Who loves steaks? Who knows the connection between creating them and marketing? Slaughterhouses are where the connection starts. They are violent, bloody, messy places that create enormous value upon faithfully executing their strategy. A slaughterhouse’s success requires maximizing usage of every animal component. First, realize that creating value can be messy. Death and destruction of farm animals is necessary for consumers to enjoy the finest steaks and most succulent ribs. Furthermore, slaughterhouses maximize profits when animal parts transform into succulent cuts of meat, as well as into hamburger. Ultimately, they can be unpleasant and dangerous, which oddly sounds like business development processes in competitive marketplaces.
Communication
Effective marketing is fundamentally communication with a business purpose. In other words, marketing is getting a business idea from one place to another. Regardless of the medium, the tool, or the strategy, ultimately benefits are communicated leading to a good or service exchanging hands for money. Communicating both practical and emotional benefits is at the core of maximizing value regardless of the business.

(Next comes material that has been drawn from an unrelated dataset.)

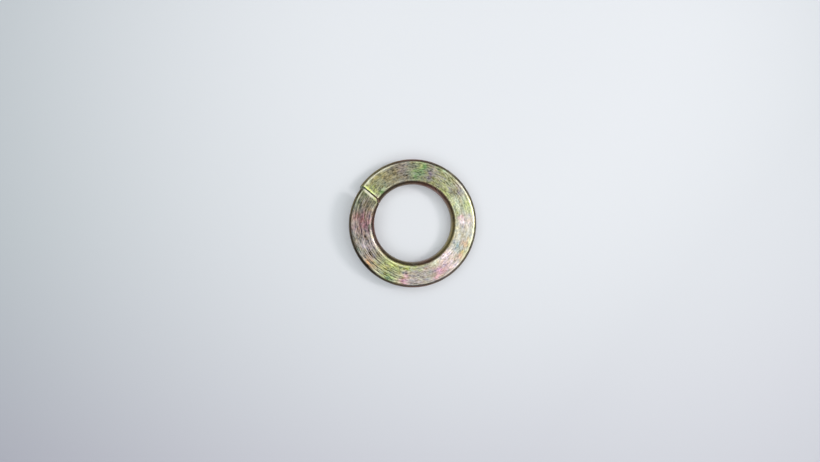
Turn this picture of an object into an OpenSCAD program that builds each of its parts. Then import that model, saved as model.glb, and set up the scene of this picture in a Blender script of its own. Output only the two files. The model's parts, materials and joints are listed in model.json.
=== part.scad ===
// Spring lock washer: one turn of keystone wire, coiled left-handed and sheared through once.
// Millimetres. The bore axis is +Z, the slit faces -Y, and the lowest edge touches z = 0.
// Seen from above, the wire leaves its low end clockwise and climbs all the way to its raised end,
// which has sprung slightly inwards. The bore is round all the way.

/* [Ring] */
// Bore diameter, which passes over an M12 bolt
bore_d = 12.4; // [11:0.1:16]
// Radial width of the wire, from the bore to the outer wall
wire_w = 4; // [3:0.1:6]
// Thickness of the wire at the middle of its width
wire_t = 2.5; // [1.8:0.05:3.5]
// How much thicker the wire is at the bore than at the outer wall, from being coiled
keystone = 0.14; // [0:0.01:0.3]

/* [Spring] */
// Height that the raised end stands above the low end
end_rise = 1.75; // [0.5:0.05:3]
// How far the raised end springs inwards from the round outer wall
end_tuck = 0.24; // [0.1:0.01:0.3]

/* [Slit] */
// Width of the slit seen from above, between its two parallel faces
slit_w = 0.18; // [0.1:0.02:0.8]
// Lean of the slit from upright: the raised end overhangs the low end
slit_lean = 20; // [0:1:35]
// How far the slit's upper line passes beside the bore axis, towards the low end's side
slit_skew = -0.65; // [-1:0.05:1]

/* [Edges] */
// Radius of the two long edges along the bore
inner_edge_r = 0.9; // [0.4:0.05:1.1]
// Radius of the two long edges along the outer wall
outer_edge_r = 0.65; // [0.4:0.05:0.9]

/* [Sheared ends] */
// How far back from each end face the shear bent the wire's edges
shear_run = 0.5; // [0.3:0.05:0.8]
// How far the edges drop at the end face where the shear drew them in: the low end's lower edge, the raised end's upper one
roll_over = 0.15; // [0.05:0.05:0.25]
// How far the other two edges stand out at the end face
burr = 0.07; // [0.01:0.01:0.12]
// How far the raised end's face is drawn back from the bore at its inner corner
drawn_corner = 0.35; // [0.1:0.05:0.5]

/* [Hidden] */

turn = 360;
slit_angle = 270;    // direction that the slit faces, counterclockwise from +X
stations = 120;      // sections along one full turn
edge_steps = 5;      // facets in a quarter round of a long edge
end_steps = 4;       // facets along a bent end edge
bend_power = 1.15;   // how sharply the roll-over grows towards the face
burr_power = 2;      // how sharply the burr does so
tuck_arc = 45;       // degrees before the raised end where the wire starts to leave the round
tuck_power = 1.5;    // how softly it starts to do so
wall_lap = 0.05;     // how far the swept wire passes the two round walls that trim it
wall_fn = 240;       // smoothness of those walls
past = 1;            // how far the trimming cylinders run past the wire

bore_r = bore_d / 2;
outer_r = bore_r + wire_w;
mid_r = bore_r + wire_w / 2;
height = wire_t + keystone + end_rise;
edge_turn = 90 / edge_steps;
end_reach = slit_w / 2 + shear_run;  // from the middle of the slit to the full section

// Half the thickness of the wire at radius r.
function half_t(r) = (wire_t + keystone * (mid_r - r) / wire_w) / 2;

// Radius of a long edge, held so that some of the wall stays straight on a thin wire.
function edge_r(side) =
    side < 0 ? min(inner_edge_r, 0.9 * half_t(bore_r)) : min(outer_edge_r, 0.9 * half_t(outer_r));

// How far a section has gone along the raised end's inward bend: 0 on the round and 1 at the end.
function tucked(share) = pow(max(0, 1 - (1 - share) * turn / tuck_arc), tuck_power);

// One long edge of the section: side is -1 at the bore and 1 outside, level is -1 below and 1 above,
// inset shrinks it where the shear drew it in or swells it where the shear pushed it out, and lap is
// how far it passes the wall. It runs from the round wall to the flat.
function long_edge(side, level, inset, lap) =
    let (
        full_r = edge_r(side),
        cx = side < 0 ? bore_r + full_r : outer_r - full_r,
        cz = level * (half_t(cx) - full_r),
        r = full_r - inset,
        run = lap / tan(edge_turn / 2)  // height taken by the last facet past its tangent point
    )
    [
        for (k = [0 : edge_steps])
            k == 0
                ? [cx + side * (r + lap), cz - level * run]
                : [cx + side * r * cos(k * edge_turn), cz + level * r * sin(k * edge_turn)]
    ];

function reversed(list) = [for (k = [len(list) - 1 : -1 : 0]) list[k]];

// The wire's section as [radius, height] points, counterclockwise from the bore's lower edge.
// upper and lower are the insets of its upper and lower edges.
function wire_section(upper, lower, lap) = concat(
    long_edge(-1, -1, lower, lap),
    reversed(long_edge(1, -1, lower, lap)),
    long_edge(1, 1, upper, lap),
    reversed(long_edge(-1, 1, upper, lap))
);

// How far the raised end narrows at the bore, as a share of its most, from its face to the full section.
function narrowed(share, from_slit) =
    share < 1 ? 0 : pow(max(0, 1 - (-from_slit - slit_w / 2) / shear_run), bend_power);

// A section point placed a share of the turn along the coil, plus a straight distance measured
// from the middle of the slit. The slit's lean and skew shift every section alike.
function coil_point(p, share, from_slit) =
    let (
        to_bore = (outer_r - p[0]) / wire_w,
        r = p[0] - end_tuck * tucked(share) + drawn_corner * narrowed(share, from_slit) * to_bore,
        aside = from_slit + slit_skew + (p[1] - wire_t / 2) * tan(slit_lean),
        travel = share * turn + asin(aside / r),
        angle = slit_angle - travel
    )
    [r * cos(angle), r * sin(angle), p[1] + end_rise * travel / turn];

// The bent edges of an end, from its face to the full section. Side is 1 at the low end, which the
// shear pushed down, and -1 at the raised one. Each station is
// [share of the turn, distance from the middle of the slit, upper inset, lower inset].
function end_stations(share, side) = [
    for (k = [0 : end_steps])
        let (
            near = 1 - k / end_steps,
            drawn = roll_over * pow(near, bend_power),
            pushed = -burr * pow(near, burr_power),
            place = side * (slit_w / 2 + shear_run * k / end_steps)
        )
        side > 0 ? [share, place, pushed, drawn] : [share, place, drawn, pushed]
];

// Every section from the low end to the raised one, with the turn between shared out evenly.
function coil_stations() = concat(
    end_stations(0, 1),
    [for (k = [1 : stations - 1]) [k / stations, end_reach * (1 - 2 * k / stations), 0, 0]],
    reversed(end_stations(1, -1))
);

module swept_wire() {
    rings = [
        for (s = coil_stations())
            let (lap = s[2] == 0 ? wall_lap * (1 - tucked(s[0])) : 0)
            [for (p = wire_section(s[2], s[3], lap)) coil_point(p, s[0], s[1])]
    ];
    count = len(rings[0]);
    last = len(rings) - 1;
    points = [for (ring = rings) each ring];
    lowest = min([for (p = points) p[2]]);
    skin = [
        for (i = [0 : last - 1], j = [0 : count - 1])
            let (a = i * count + j, b = i * count + (j + 1) % count)
            each [[a, a + count, b + count], [a, b + count, b]]
    ];
    low_face = [for (j = [1 : count - 2]) [0, j, j + 1]];
    raised_face = [for (j = [1 : count - 2]) [last * count, last * count + j + 1, last * count + j]];
    translate([0, 0, -lowest])
        polyhedron(points = points, faces = concat(skin, low_face, raised_face));
}

module lock_washer() {
    color("darkkhaki")
        difference() {
            intersection() {
                swept_wire();
                translate([0, 0, -past])
                    cylinder(r = outer_r, h = height + 2 * past, $fn = wall_fn);
            }
            translate([0, 0, -2 * past])
                cylinder(r = bore_r, h = height + 4 * past, $fn = wall_fn);
        }
}

lock_washer();
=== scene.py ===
"""Spring lock washer with a rubbed yellow chromate finish, lying on a pale floor under soft studio light.

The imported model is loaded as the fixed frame. One smooth washer stands for its one node, and carries the
finish. Everything is in metres in the row frame, where the bore axis is +Z and the slit faces -Y.
"""

import json
import math

import bpy
import numpy as np
from mathutils import Matrix, Vector


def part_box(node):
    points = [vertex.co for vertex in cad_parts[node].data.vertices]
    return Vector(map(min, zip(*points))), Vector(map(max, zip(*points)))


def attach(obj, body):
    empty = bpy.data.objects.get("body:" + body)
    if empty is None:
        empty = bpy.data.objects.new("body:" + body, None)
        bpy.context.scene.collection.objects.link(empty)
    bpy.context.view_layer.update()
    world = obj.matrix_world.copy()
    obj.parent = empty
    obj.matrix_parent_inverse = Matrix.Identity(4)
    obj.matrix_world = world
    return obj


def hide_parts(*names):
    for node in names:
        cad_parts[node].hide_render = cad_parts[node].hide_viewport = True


bl_info = {
    "name": "Plated Spring Lock Washer",
    "version": (1, 0, 0),
    "blender": (4, 5, 0),
    "location": "View3D > Sidebar > Washer",
    "description": "Makes a plated spring lock washer and the stage that it lies on",
    "category": "Add Mesh",
}

NODE = "lock_washer"
MM = 0.001
SLIT_ANGLE = 270.0    # direction that the slit faces, in degrees counterclockwise from +X
ROOM_TURN = 130.0     # degrees from the view's right to +X, so that directions read as seen by the camera

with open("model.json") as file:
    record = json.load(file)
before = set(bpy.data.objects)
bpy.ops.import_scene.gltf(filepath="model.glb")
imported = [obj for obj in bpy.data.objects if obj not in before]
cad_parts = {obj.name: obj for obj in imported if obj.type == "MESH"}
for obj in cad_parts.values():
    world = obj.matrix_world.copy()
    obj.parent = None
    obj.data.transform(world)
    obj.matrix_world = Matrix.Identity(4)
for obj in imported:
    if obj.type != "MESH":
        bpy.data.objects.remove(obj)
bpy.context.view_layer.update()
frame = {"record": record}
outer_radius = (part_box(NODE)[1].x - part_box(NODE)[0].x) / 2
bore_radius = frame["record"]["mounts"][0]["dims"]["r_mm"] * MM


def tint(red, green, blue):
    """Scene-linear colour of an everyday 0 to 255 one: each channel goes through the sRGB curve."""
    channels = [c / 255 for c in (red, green, blue)]
    return [c / 12.92 if c <= 0.04045 else ((c + 0.055) / 1.055) ** 2.4 for c in channels]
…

Consistent messaging is absolutely required for any customer to trust a seller. Only then can the opportunity for repeat business emerge. Effective messaging must match the end user’s expectations and experiences. Whether the business emphasizes the product’s emotion, its value, or its taste, the experience must remain consistent to maximize revenue. Translating the slaughterhouse metaphor to a commercial transaction, every part of the sales transaction has value. The successful sales maximize value regarding attributes that the customer prioritizes. Most importantly, the customer is delighted with the expectation and the execution of the transaction. Great selling emphasizes that delight!
Branding
While the butchered animal communicates value for customers who anticipate eating it, additional business communication emerges. Branding represents what your good or services says in the product’s absence. Recognize that a butchered cow’s shoulder is communicating a significantly different set of dining expectations than the tri-tip. In the slaughterhouse, two cows may go to slaughter simultaneously. Nevertheless, they may be preparing for very different destinations. Not all beef is created equal. On behalf of the consumer, butchered cows may have very different experiences based on pedigree and attributes. Nevertheless, all pieces and components must contribute somehow to the overall value offering of the butchered animal. The branding that communicates pricing may have more to do with who buys the pieces of meat, as much as the pedigree that sired it. The slaughterhouse may have different pieces going to different butcher shops and restaurants. Ultimately, the brand dictates the tangible value according to its positioning for buyers.
Conclusion
Slaughterhouse marketing makes sense because it emphasizes maximizing value! Ultimately, the value drivers are the details that communicate to a customer what pedigree or cut will indicate superior quality to benefit customer experiences. A reputation for cleanliness, precision, and quality commands more customers’ willingness to pay premium prices for the final product. Slaughterhouse marketing achieves value goals because it delivers value to customers across several niches. From ground beef to filet mignon, multiple price points reflect the same raw materials and manufacturing facility. Slaughterhouse marketing works because differences in production yield segmented pricing for outputs. Coordinated communication efforts leads to cost-efficient marketing tactics creating segmented products across multiple price points. Profits are maximized! What can be more tasty than that for a business leader?